Yovanka Gonzalez, a management senior, asked Ramirez what the money Draggieland had made in the past two years was being put toward.

“I don’t know where that money got redirected,” Ramirez said.

Academic Affairs Committee chair Samuel Jefferis, a computer science senior, asked Ramirez why MSC Town Hall was not allowed to submit a proposal for Draggieland this year. Ramirez said he was not sure why the decision was made.

“Unless that had to do with the decision that I made about having a student organization fund Draggieland, I don’t know any reason about why they would not be allowed,” Ramirez said.

Ramirez was also asked about the status of Fish Camp, whether it is a student organization or a university program, which the Student Government Association recently released a report on.

Chair of the Diversity and Inclusion Committee Tiffany Ufodiama asked Ramirez why diversity was removed from the core values of Fish Camp. Echoing statements by President M. Katherine Banks, Ramirez said this change was made to bring the values of Fish Camp in line with the values of the university.

“I wanted to make sure that the mission statement matched the outcomes we wanted to achieve at Fish Camp,” Ramirez said. “As I looked at the values of Fish Camp, I said, ‘We needed to align them with the values of Texas A&M to ensure that we are focusing on the values of Texas A&M.’”

Williams also asked about the decision to remove “creating a universally accepting support system” from the Fish Camp mission statement. Ramirez said this change was made as this goal is not possible during the limited time of Fish Camp.

“Can we truly achieve a universally accepting environment in two days?” Ramirez said. “[The committee members] all agreed, probably not.”

It was not clear who this committee, which he made reference to several times throughout the session, was made up of from Ramirez’s comments Wednesday.

Jefferis asked further about the structure of Fish Camp, specifically why the Office of the VPSA was able to make changes regarding staff. Ramirez reiterated that Fish Camp is a university program backed by a student organization.

“While it is a student organization, it also has the responsibility, as a university program, to meet certain standards of safety,” Ramirez said.

Constituency Affairs Committee chair Victor Ferro, a mechanical engineering senior, asked why these decisions were made without consulting students.
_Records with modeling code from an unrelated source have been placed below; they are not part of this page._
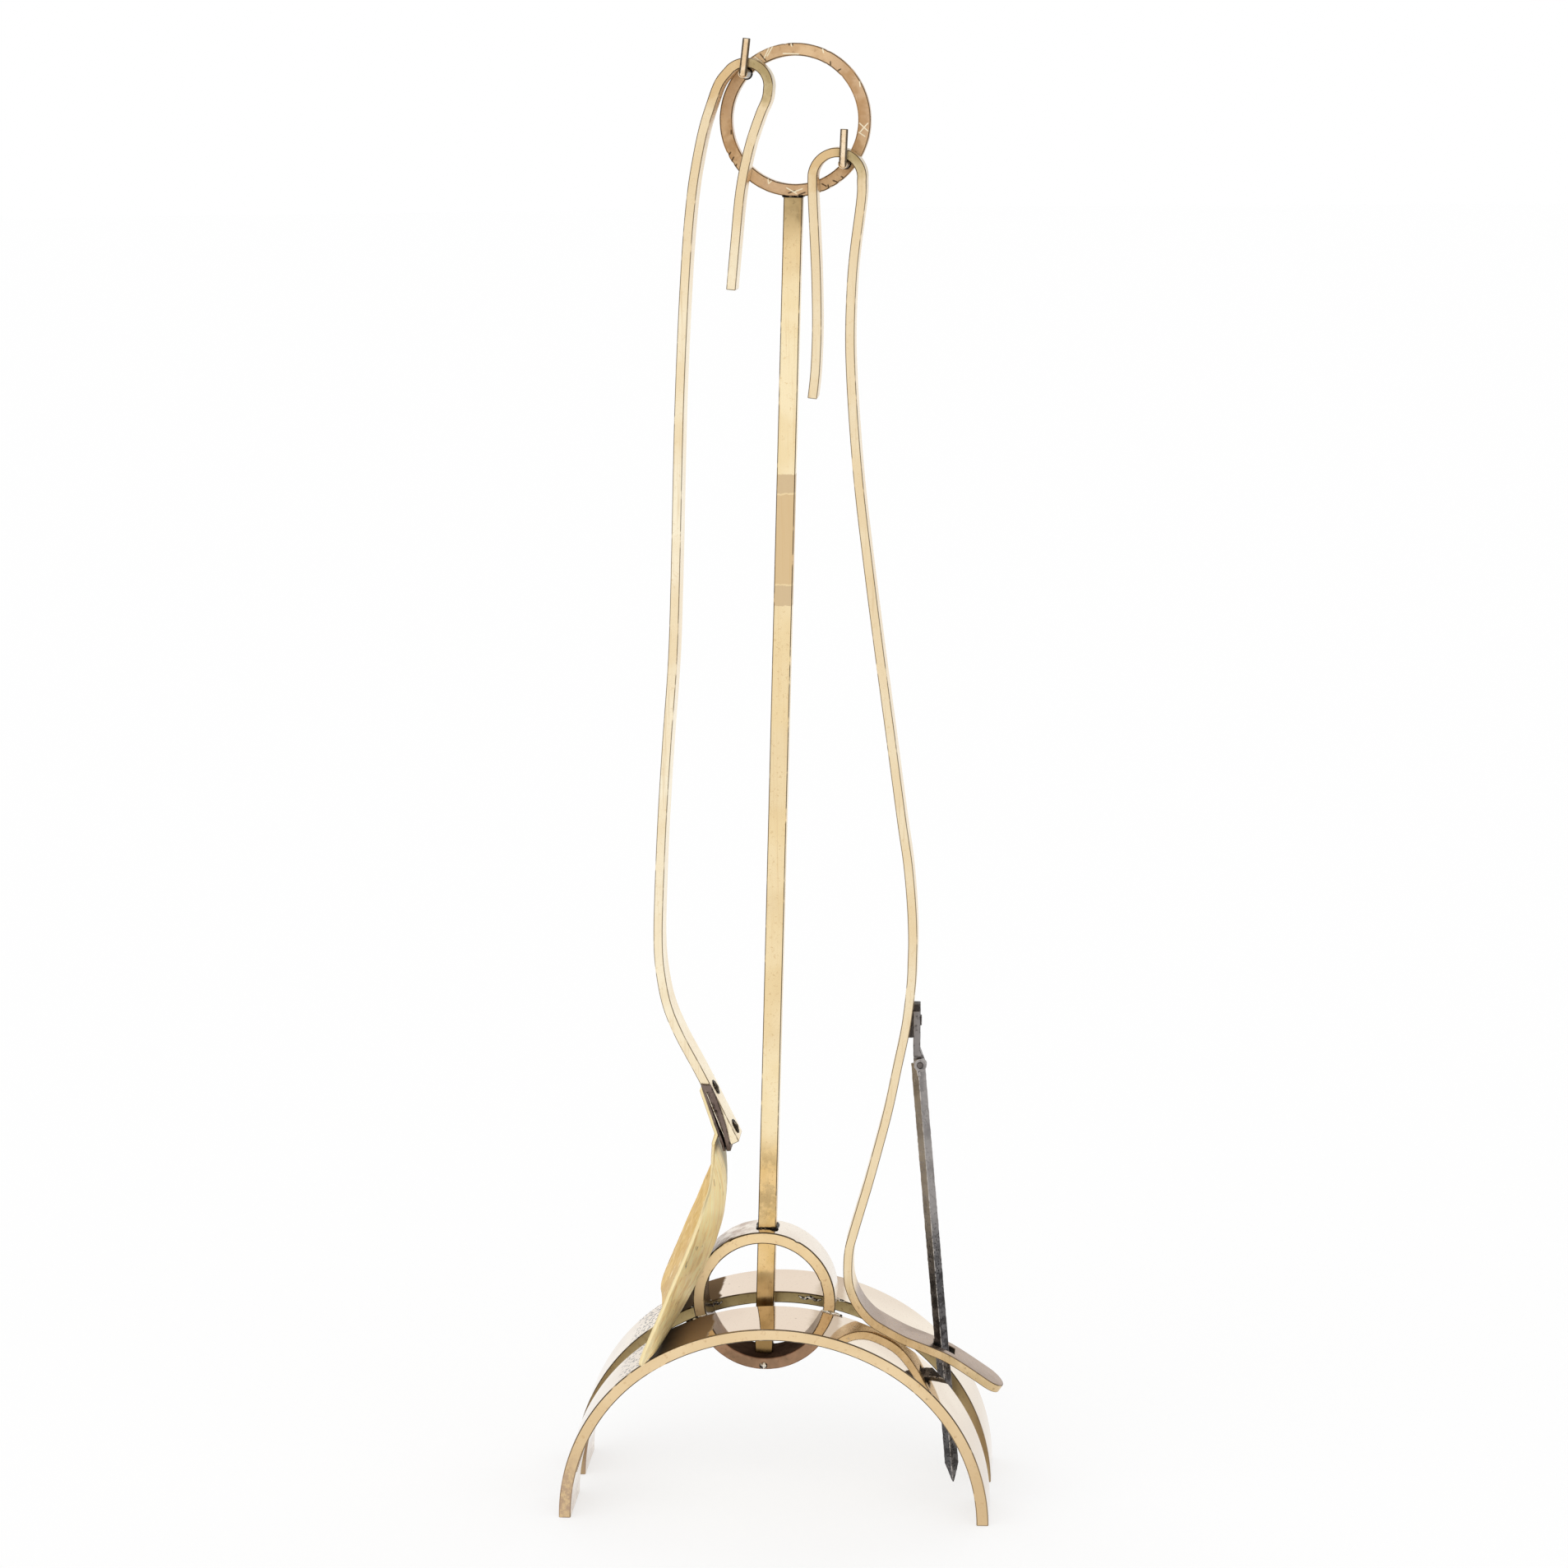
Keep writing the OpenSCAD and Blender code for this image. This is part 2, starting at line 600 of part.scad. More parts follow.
front_arch();
rear_arch();
base_ring();
post();
post_foot_rivet();
top_ring();
upper_hanging_pin();
upper_pin_upright();
lower_hanging_pin();
lower_pin_upright();
shovel_bar();
shovel_socket();
shovel_rivets();
shovel_pan();
poker_bar();
spike_bracket();
bracket_rivet();
spike_strap();
spike_rivet();
spike();
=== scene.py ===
import json
import math

import bmesh
import bpy
from mathutils import Matrix, Vector, noise


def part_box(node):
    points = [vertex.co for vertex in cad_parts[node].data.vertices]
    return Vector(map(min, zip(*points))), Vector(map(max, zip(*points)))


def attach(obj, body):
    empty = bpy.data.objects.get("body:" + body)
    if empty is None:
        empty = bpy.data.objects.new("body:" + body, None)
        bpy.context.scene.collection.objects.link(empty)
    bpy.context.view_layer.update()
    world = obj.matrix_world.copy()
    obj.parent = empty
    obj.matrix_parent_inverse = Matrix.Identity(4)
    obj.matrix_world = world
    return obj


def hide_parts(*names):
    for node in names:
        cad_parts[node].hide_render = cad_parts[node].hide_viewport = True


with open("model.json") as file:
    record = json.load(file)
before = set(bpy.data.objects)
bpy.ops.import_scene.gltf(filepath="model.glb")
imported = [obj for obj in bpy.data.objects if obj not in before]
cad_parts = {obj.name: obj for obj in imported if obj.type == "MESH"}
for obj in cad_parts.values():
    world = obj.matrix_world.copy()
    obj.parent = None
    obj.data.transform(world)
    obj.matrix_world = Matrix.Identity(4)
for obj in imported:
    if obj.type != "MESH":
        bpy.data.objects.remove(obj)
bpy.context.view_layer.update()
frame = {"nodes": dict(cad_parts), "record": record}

BODY = {n: b for b, nodes in frame["record"]["behaviour"]["bodies"].items() for n in nodes}
MM = 0.001
WALL = 6.35 * MM             # thickness of the arches and the rings
SHEET = 1.8 * MM             # thickness of the pan
ARCH_RADIUS = 123.5 * MM     # of the top of both arches
POST_LEAN = math.radians(2)  # to the right
FINEST_MARK = 0.05 * MM      # height of the finest marks in the metal


# ---------------------------------------------------------------- camera, light and stage

def camera():
    """A long lens level with the top ring, turned a little left and down."""
    data = bpy.data.cameras.new("camera")
    data.sensor_width = 36.0
    data.lens = 83.36
    data.clip_start, data.clip_end = 0.05, 80.0
    cam = bpy.data.objects.new("camera", data)
    bpy.context.scene.collection.objects.link(cam)
    yaw, pitch, roll = math.radians(4.450), math.radians(10.636), math.radians(-0.557)
    ahead = Vector((-math.sin(yaw) * math.cos(pitch), math.cos(yaw) * math.cos(pitch), -math.sin(pitch)))
    level = ahead.cross(Vector((0, 0, 1))).normalized()
    upright = level.cross(ahead)
    right = math.cos(roll) * level + math.sin(roll) * upright
    up = -math.sin(roll) * level + math.cos(roll) * upright
    turn = Matrix((right, up, -ahead)).transposed().to_4x4()
    turn.translation = Vector((0.14672, -1.83859, 0.73603))
    cam.matrix_world = turn
    bpy.context.scene.camera = cam


class Graph:
    """A node tree, with short ways to add the nodes that the metals are made of."""

    def __init__(self, tree):
        self.tree = tree
        coords = self.add("ShaderNodeTexCoord")
        self.place, self.normal = coords.outputs["Object"], coords.outputs["Normal"]
        self.direction = coords.outputs["Generated"]

    def add(self, kind, **settings):
        node = self.tree.nodes.new(kind)
        for key, value in settings.items():
            setattr(node, key, value)
        return node

    def put(self, socket, value):
        if isinstance(value, bpy.types.NodeSocket):
            self.tree.links.new(value, socket)
        else:
            socket.default_value = value

    def math(self, operation, a, b=0.0, clamp=False):
        node = self.add("ShaderNodeMath", operation=operation, use_clamp=clamp)
        self.put(node.inputs[0], a)
        self.put(node.inputs[1], b)
        return node.outputs[0]

    def times(self, *values):
        total = values[0]
        for value in values[1:]:
            total = self.math("MULTIPLY", total, value)
        return total

    def vectors(self, operation, a, b):
        node = self.add("ShaderNodeVectorMath", operation=operation)
        self.put(node.inputs[0], a)
        self.put(node.inputs[1], b)
        return node.outputs["Value" if operation == "DOT_PRODUCT" else "Vector"]

    def most(self, *values):
        total = values[0]
        for value in values[1:]:
            total = self.math("MAXIMUM", total, value)
        return total

    def step(self, value, start, end):
        """0 below start and 1 above end, or the other way round where start is the higher one."""
        node = self.add("ShaderNodeMapRange", interpolation_type="SMOOTHSTEP")
        self.put(node.inputs["Value"], value)
        low, high = min(start, end), max(start, end)
        node.inputs["From Min"].default_value, node.inputs["From Max"].default_value = low, high
        node.inputs["To Min"].default_value = 0.0 if start < end else 1.0
        node.inputs["To Max"].default_value = 1.0 if start < end else 0.0
        return node.outputs["Result"]

    def band(self, value, low, high, soft):
        """1 between low and high."""
        above = self.step(value, low - soft, low + soft)
        return self.times(above, self.step(value, high + soft, high - soft))

    def spread(self, value, low, high):
        """Takes 0 to 1 on to low to high."""
        return self.math("ADD", self.times(value, high - low), low)

    def off(self, value, middle):
        """How far value is from middle, on either side."""
        return self.math("ABSOLUTE", self.math("SUBTRACT", value, middle))

    def ragged(self, value, noise, size):
        """value, moved up and down by noise, so that a line drawn at it is uneven."""
        return self.math("ADD", value, self.times(self.math("SUBTRACT", noise, 0.5), size))

    def mix(self, amount, a, b):
        node = self.add("ShaderNodeMix", data_type="RGBA")
        self.put(node.inputs[0], amount)
        self.put(node.inputs[6], a)
        self.put(node.inputs[7], b)
        return node.outputs[2]

    def axis(self, name, vector=None):
        node = self.add("ShaderNodeSeparateXYZ")
        self.put(node.inputs[0], vector or self.place)
        return node.outputs[name]

    def stretched(self, scale):
        node = self.add("ShaderNodeMapping")
        self.put(node.inputs["Vector"], self.place)
        node.inputs["Scale"].default_value = scale
        return node.outputs["Vector"]

    def noise(self, scale, detail=4.0, rough=0.55, stretch=None, warp=0.0):
        node = self.add("ShaderNodeTexNoise")
        self.put(node.inputs["Vector"], self.stretched(stretch) if stretch else self.place)
        node.inputs["Scale"].default_value = scale
        node.inputs["Detail"].default_value = detail
        node.inputs["Roughness"].default_value = rough
        node.inputs["Distortion"].default_value = warp
        return node.outputs["Fac"]

    def pits(self, scale, size, share):
        """1 inside round specks. size is their radius, and share is how much of the metal has them."""
        node = self.add("ShaderNodeTexVoronoi", feature="F1")
        self.put(node.inputs["Vector"], self.place)
        node.inputs["Scale"].default_value = scale
        where = self.step(self.noise(scale * 0.13, 2.0), 1.0 - share, 1.08 - share)
        return self.times(self.step(node.outputs["Distance"], size, size * 0.5), where)

    def scratches(self, scale, across, amount):
        """Thin straight marks, long where across is small."""
        fine = self.noise(scale, 2.0, 0.4, across)
        where = self.step(self.noise(scale * 0.03, 2.0), 0.5, 0.62)
        return self.times(self.step(fine, 0.64, 0.70), where, amount)

    def stroke(self, start, end, width):
        """A straight mark from start to end, both (x, z), on a face that looks along y."""
        run = Vector((end[0] - start[0], 0.0, end[1] - start[1]))
        length = run.length
        run.normalize()
        aside = Vector((-run.z, 0.0, run.x))
        origin = Vector((start[0], 0.0, start[1]))
        along = self.math("SUBTRACT", self.vectors("DOT_PRODUCT", self.place, run), run.dot(origin))
        off = self.off(self.vectors("DOT_PRODUCT", self.place, aside), aside.dot(origin))
        return self.times(self.step(off, width, width * 0.4), self.band(along, 0.0, length, width))

    def attribute(self, name):
        node = self.add("ShaderNodeAttribute", attribute_name=name)
        return node.outputs["Fac"]


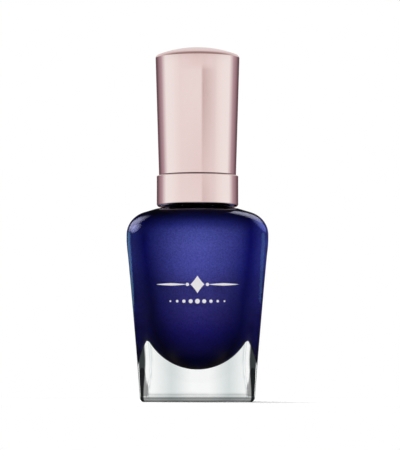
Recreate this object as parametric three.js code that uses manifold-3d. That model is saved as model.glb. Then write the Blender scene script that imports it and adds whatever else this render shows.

Ramirez said this was a mistake and something that will be changed in the future.

“If I could go back and do it again, I probably should have gotten [students] involved from the beginning,” Ramirez said. “The intent was to make sure that we are aligned with Texas A&M because it is a student organization that supports a university program.”

Asking more about this redefinition of Fish Camp as both a student organization and university program, Student Services Committee chair Fawaz Syed, a computer engineering junior, asked what the difference is between the university program Fish Camp and the student organization Fish Camp.

“Here’s the way I view it: It’s a shared responsibility,” Ramirez said. “From the time students arrive on campus … to the time they arrive 150 miles down the road in Palestine, Texas, at Lakeview, to the time they return back to campus … making all of that work, is [the VPSA’s] responsibility. The actual running of the camp, that’s all student led.”

Syed also asked when this change was made, and while Ramirez could not provide a specific time, he said it was a change of verbiage made during his time as VPSA.

Kieran Tillis, a chemical engineering junior, asked if there was any documentation of this split. Ramirez stated there was no written documentation.

“I haven’t created a document that shows a full separation,” Ramirez said.

After answering questions, Ramirez said he plans on coming back to Student Senate multiple times in the future, both to watch and to answer questions about student concerns.